━━━━━ Data segment

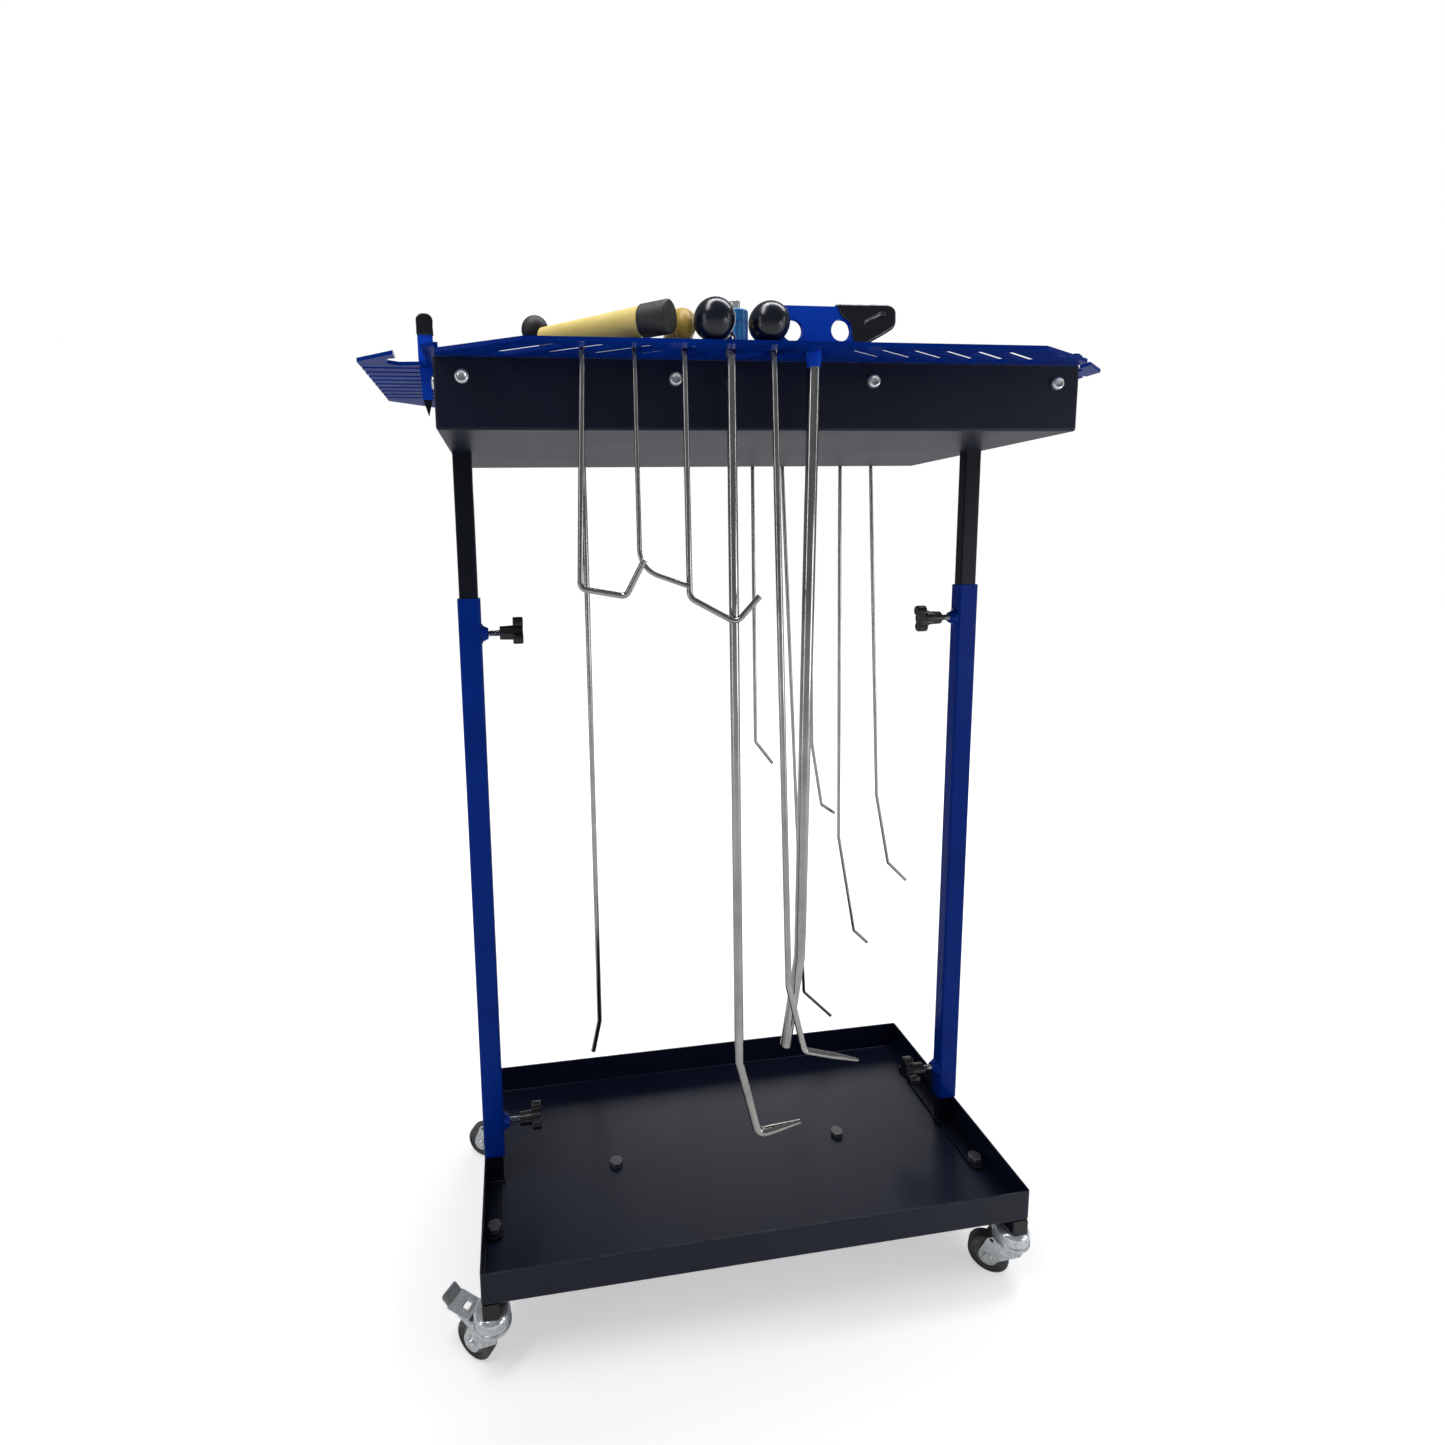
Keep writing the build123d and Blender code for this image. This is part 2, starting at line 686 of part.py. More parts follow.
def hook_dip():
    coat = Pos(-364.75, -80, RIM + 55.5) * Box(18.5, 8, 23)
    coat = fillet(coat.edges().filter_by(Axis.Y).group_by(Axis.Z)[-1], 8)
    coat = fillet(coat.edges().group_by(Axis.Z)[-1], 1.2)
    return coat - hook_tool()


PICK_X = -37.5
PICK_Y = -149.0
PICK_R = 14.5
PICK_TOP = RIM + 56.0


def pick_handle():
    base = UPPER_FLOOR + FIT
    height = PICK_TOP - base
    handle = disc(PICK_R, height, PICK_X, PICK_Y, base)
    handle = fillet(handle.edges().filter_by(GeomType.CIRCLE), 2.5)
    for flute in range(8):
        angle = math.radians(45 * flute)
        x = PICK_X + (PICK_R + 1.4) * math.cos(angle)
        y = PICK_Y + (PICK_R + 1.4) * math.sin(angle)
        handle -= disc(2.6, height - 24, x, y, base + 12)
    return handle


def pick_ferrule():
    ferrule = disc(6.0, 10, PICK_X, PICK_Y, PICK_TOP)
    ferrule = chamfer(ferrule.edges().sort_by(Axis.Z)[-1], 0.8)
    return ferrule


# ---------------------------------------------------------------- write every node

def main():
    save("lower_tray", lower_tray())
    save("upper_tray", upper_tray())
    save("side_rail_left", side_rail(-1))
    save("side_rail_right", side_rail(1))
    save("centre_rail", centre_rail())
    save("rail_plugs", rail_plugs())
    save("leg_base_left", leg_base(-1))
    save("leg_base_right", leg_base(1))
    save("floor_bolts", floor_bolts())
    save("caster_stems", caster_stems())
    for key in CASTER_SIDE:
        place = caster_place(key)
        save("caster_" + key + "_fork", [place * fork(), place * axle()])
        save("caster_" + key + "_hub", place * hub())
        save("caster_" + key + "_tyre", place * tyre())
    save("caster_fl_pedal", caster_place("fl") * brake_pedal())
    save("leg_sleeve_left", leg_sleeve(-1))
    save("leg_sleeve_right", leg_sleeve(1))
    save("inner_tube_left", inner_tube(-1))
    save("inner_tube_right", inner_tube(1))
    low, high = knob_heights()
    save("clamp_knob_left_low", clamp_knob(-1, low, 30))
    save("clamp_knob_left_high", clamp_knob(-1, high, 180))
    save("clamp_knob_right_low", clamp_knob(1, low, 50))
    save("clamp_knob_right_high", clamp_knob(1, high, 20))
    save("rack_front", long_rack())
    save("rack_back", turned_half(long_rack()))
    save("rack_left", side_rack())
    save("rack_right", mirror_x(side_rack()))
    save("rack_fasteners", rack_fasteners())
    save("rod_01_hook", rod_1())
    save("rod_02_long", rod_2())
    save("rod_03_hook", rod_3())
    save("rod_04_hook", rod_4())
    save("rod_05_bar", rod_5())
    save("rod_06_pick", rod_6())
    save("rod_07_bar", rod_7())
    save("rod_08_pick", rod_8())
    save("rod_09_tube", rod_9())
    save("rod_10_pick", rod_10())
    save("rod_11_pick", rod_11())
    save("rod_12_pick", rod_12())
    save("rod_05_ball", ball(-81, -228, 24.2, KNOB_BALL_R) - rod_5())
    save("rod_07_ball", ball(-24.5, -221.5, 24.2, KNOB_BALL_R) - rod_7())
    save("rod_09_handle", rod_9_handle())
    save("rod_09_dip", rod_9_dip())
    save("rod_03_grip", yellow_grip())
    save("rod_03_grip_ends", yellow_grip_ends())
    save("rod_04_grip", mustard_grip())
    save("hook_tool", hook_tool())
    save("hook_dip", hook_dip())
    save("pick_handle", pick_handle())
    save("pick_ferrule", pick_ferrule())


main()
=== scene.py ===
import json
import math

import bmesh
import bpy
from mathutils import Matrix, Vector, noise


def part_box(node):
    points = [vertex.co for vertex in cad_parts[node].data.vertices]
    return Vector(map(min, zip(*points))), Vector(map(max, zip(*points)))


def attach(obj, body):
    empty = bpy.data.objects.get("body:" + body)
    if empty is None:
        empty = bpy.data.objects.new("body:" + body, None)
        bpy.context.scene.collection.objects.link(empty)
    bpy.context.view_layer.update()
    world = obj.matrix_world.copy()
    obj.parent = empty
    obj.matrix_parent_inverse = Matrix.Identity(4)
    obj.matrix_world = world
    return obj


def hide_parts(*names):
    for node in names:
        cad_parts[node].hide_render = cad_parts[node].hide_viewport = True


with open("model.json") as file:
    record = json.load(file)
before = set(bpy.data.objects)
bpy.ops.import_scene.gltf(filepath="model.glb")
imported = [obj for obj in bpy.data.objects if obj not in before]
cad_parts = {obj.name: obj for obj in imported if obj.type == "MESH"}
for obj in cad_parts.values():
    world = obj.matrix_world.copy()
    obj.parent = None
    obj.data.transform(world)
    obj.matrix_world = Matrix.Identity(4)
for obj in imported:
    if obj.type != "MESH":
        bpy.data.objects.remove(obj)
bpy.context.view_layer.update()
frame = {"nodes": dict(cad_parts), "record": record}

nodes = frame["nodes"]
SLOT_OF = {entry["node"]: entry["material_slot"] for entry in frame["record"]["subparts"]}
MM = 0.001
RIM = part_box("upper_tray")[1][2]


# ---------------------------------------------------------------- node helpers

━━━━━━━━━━

Quote exactly the opening line of the material above and every line after it, up to and including the line that contains "PICK_TOP = RIM + 56.0".

__Complete output__
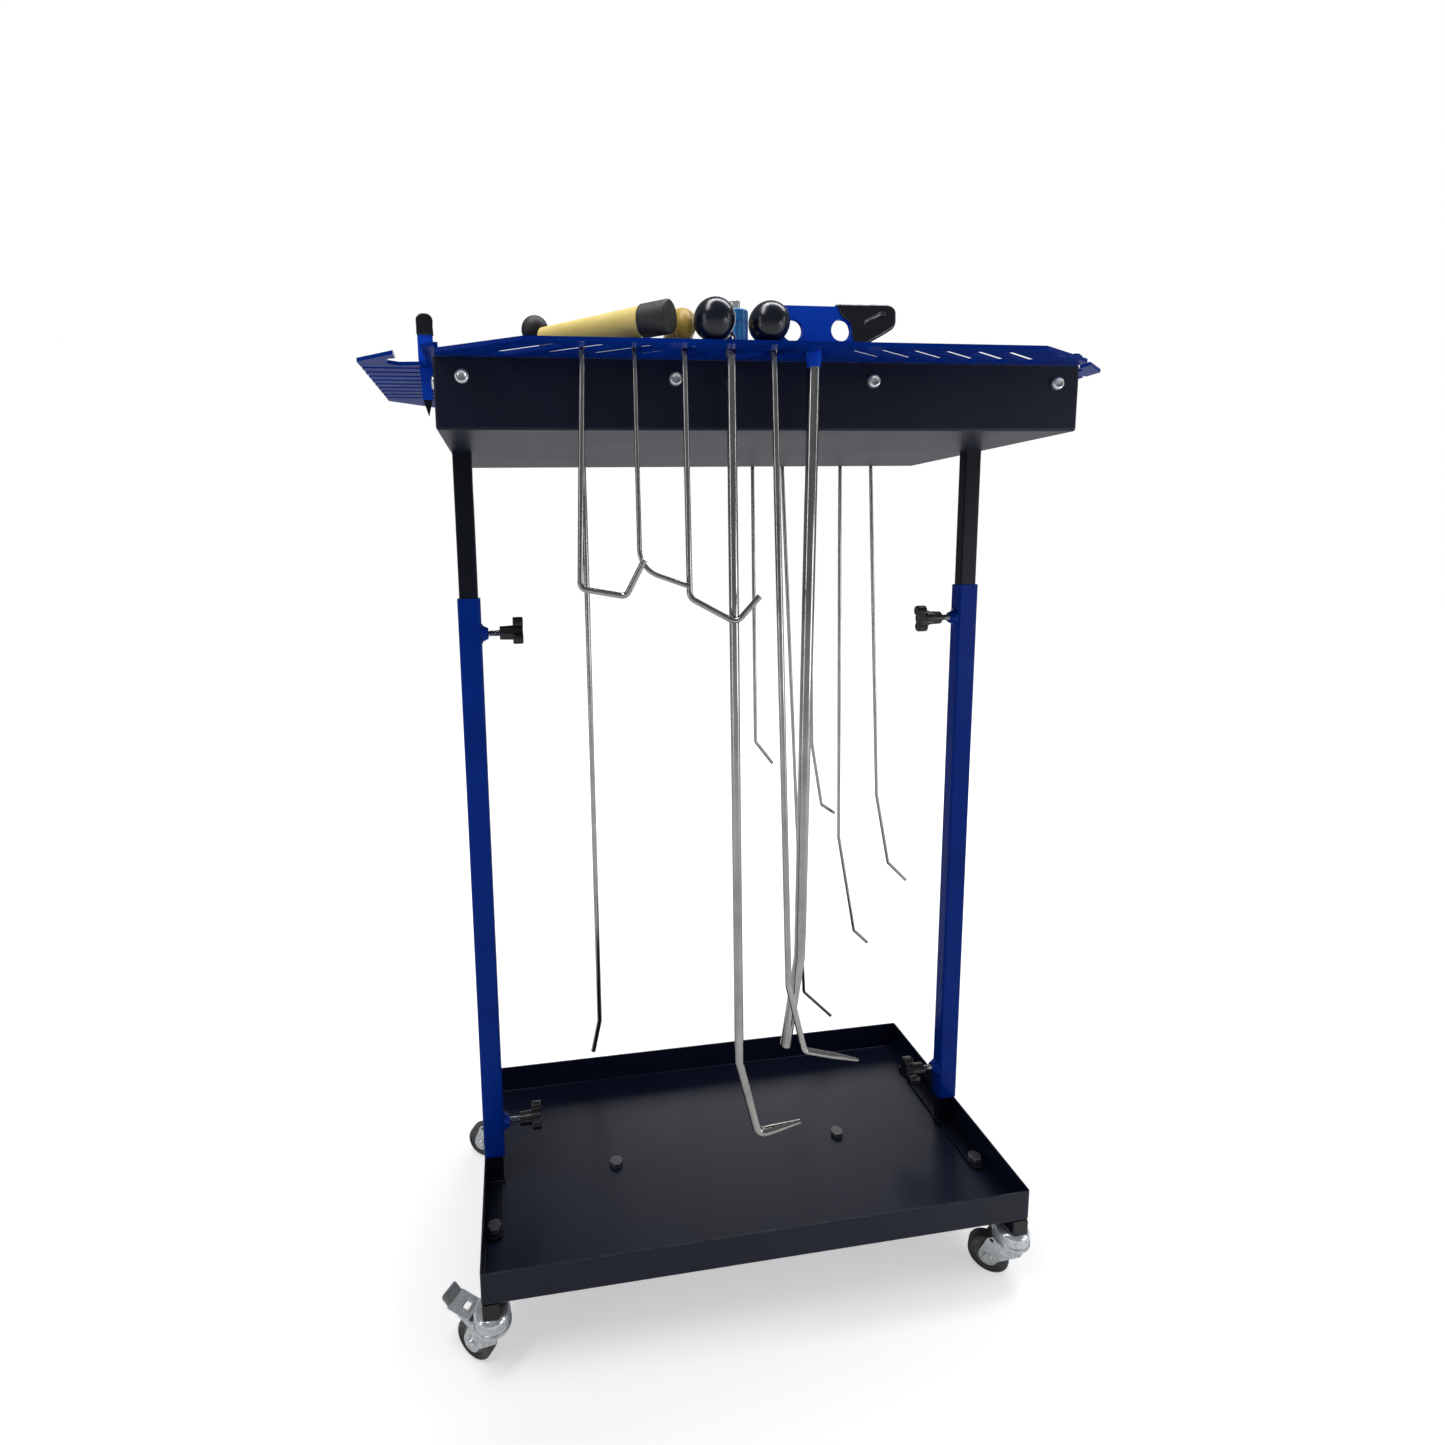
Keep writing the build123d and Blender code for this image. This is part 2, starting at line 686 of part.py. More parts follow.
def hook_dip():
    coat = Pos(-364.75, -80, RIM + 55.5) * Box(18.5, 8, 23)
    coat = fillet(coat.edges().filter_by(Axis.Y).group_by(Axis.Z)[-1], 8)
    coat = fillet(coat.edges().group_by(Axis.Z)[-1], 1.2)
    return coat - hook_tool()


PICK_X = -37.5
PICK_Y = -149.0
PICK_R = 14.5
PICK_TOP = RIM + 56.0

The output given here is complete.